AWS eventually realized that it benefitted significantly when Snowflake won on its platform, Deloitte’s Farrall said. If a client picks Snowflake and has AWS as the underlying hyper-scaler provider, AWS gets the consumption benefit of Snowflake and the data consumption that’s driven by the customer, he said.

“What we have seen over the last probably 18 months is almost like a radical reorientation of AWS’ thinking related to us and Snowflake,” Farrall said. “We now have senior account executives from AWS that will call us up and say, ‘Hey, we think that the right answer for this particular client that we’re all looking at…is Snowflake, AWS and Deloitte. Can we partner together? Can we work together on the architecture? Can we build a business case together for that client?’ At first, we were really quite stunned when we started to get this type of a reach-out.”

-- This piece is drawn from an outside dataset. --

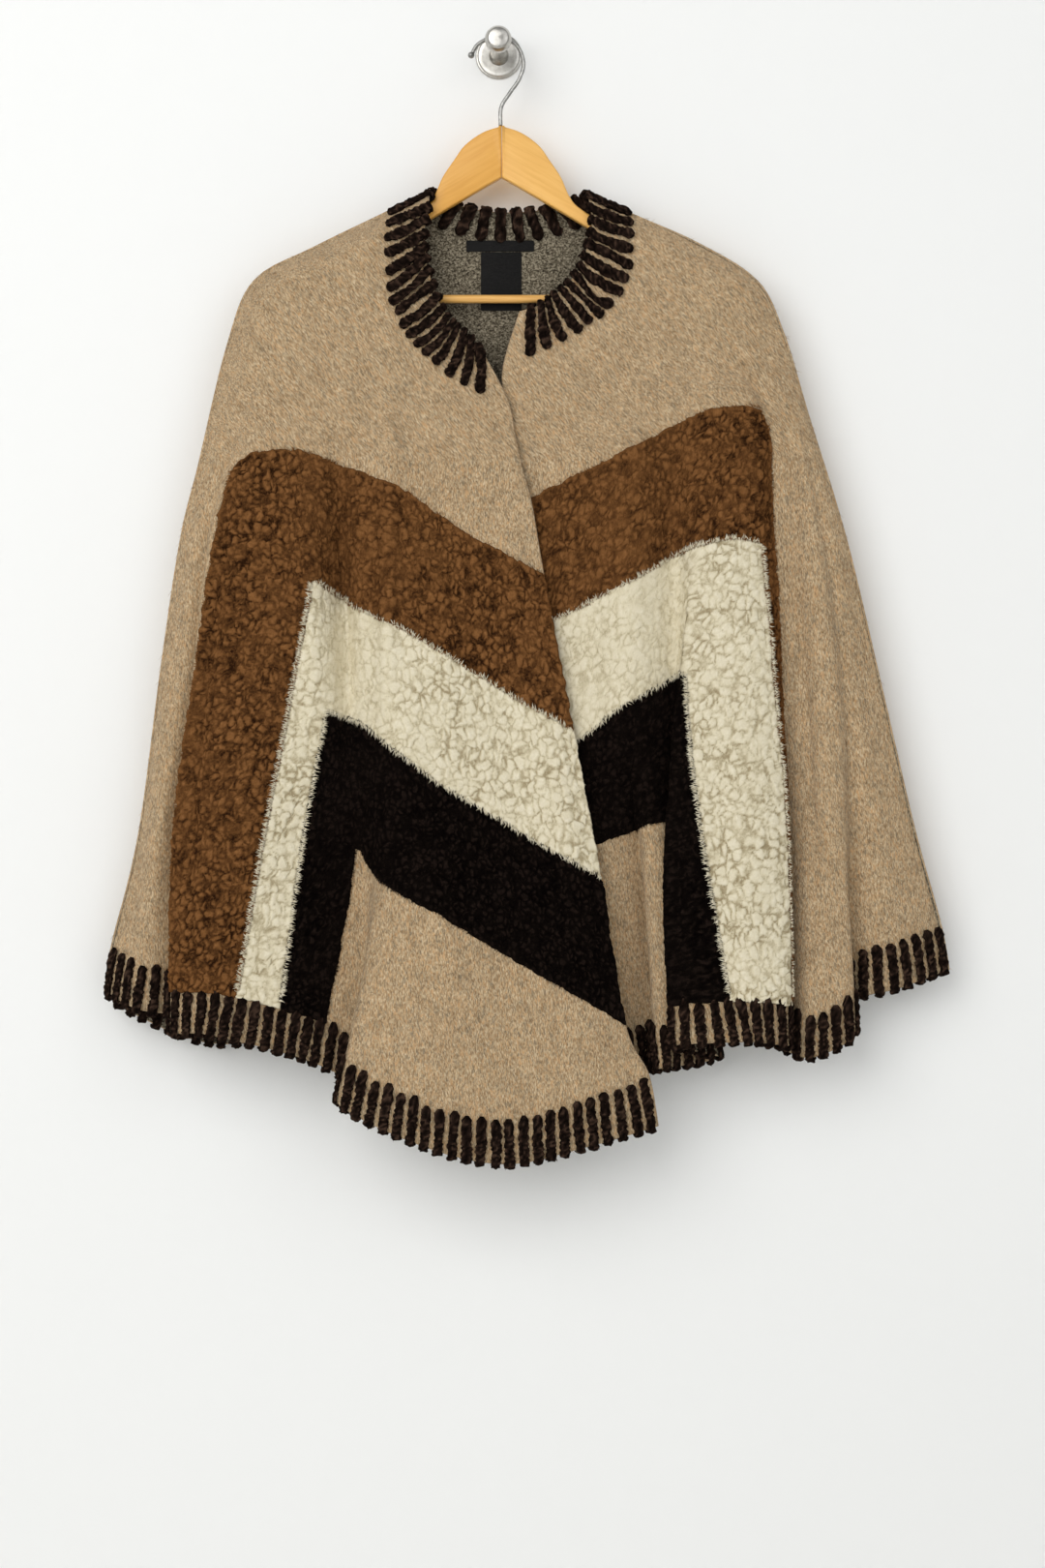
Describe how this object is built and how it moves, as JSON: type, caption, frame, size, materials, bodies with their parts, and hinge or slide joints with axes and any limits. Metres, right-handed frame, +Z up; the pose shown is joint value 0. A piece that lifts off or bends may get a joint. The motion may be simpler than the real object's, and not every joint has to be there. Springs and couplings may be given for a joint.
{
  "type": "cape on a wooden hanger and a wall hook",
  "caption": "Felted knit cape with curly pile chevron bands and whip-stitched edges, hanging on a wooden hanger from a steel wall hook.",
  "frame": {"origin": "centre of the wall hook plate's back face, on the wall", "axes": "+X to the right as seen from the front, +Y into the wall, +Z up"},
  "size_m": [0.7544, 0.1146, 1.007],
  "materials": {
    "beige_knit": "felted, brushed",
    "brown_pile": "curly pile",
    "cream_pile": "curly pile",
    "dark_pile": "boucle pile",
    "dark_yarn": "thick boucle yarn",
    "label_weave": "woven",
    "beech": "varnished",
    "steel": "brushed"
  },
  "bodies": {
    "root": {"front_left": "beige_knit", "front_right": "beige_knit", "back": "beige_knit", "brown_band_left": "brown_pile", "brown_band_right": "brown_pile", "cream_band_left": "cream_pile", "cream_band_right": "cream_pile", "dark_band_left": "dark_pile", "dark_band_right": "dark_pile", "hem_band_left": "dark_yarn", "hem_band_right": "dark_yarn", "hem_band_back": "dark_yarn", "neck_band_left": "dark_yarn", "neck_band_right": "dark_yarn", "neck_band_back": "dark_yarn", "neck_label": "label_weave", "care_label": "label_weave", "hanger_arm_left": "beech", "hanger_arm_right": "beech", "hanger_bar": "beech", "wire_hook": "steel", "wall_plate": "steel", "wall_knob": "steel"}
  },
  "joints": []
}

That outreach has become common, particularly in the six months to a year, according to Farrall, and Deloitte, AWS and Snowflake now have a joint go-to-market motion with a dozen prioritized customers where that architecture exists.

“We’re talking together about how do we best maximize the result for the customer,” Farrall said. “You hear the word ecosystem thrown out there quite a lot. What we’re seeing with the dynamic with AWS and Snowflake is a real ecosystem play, and we’re very positive, very excited about that.”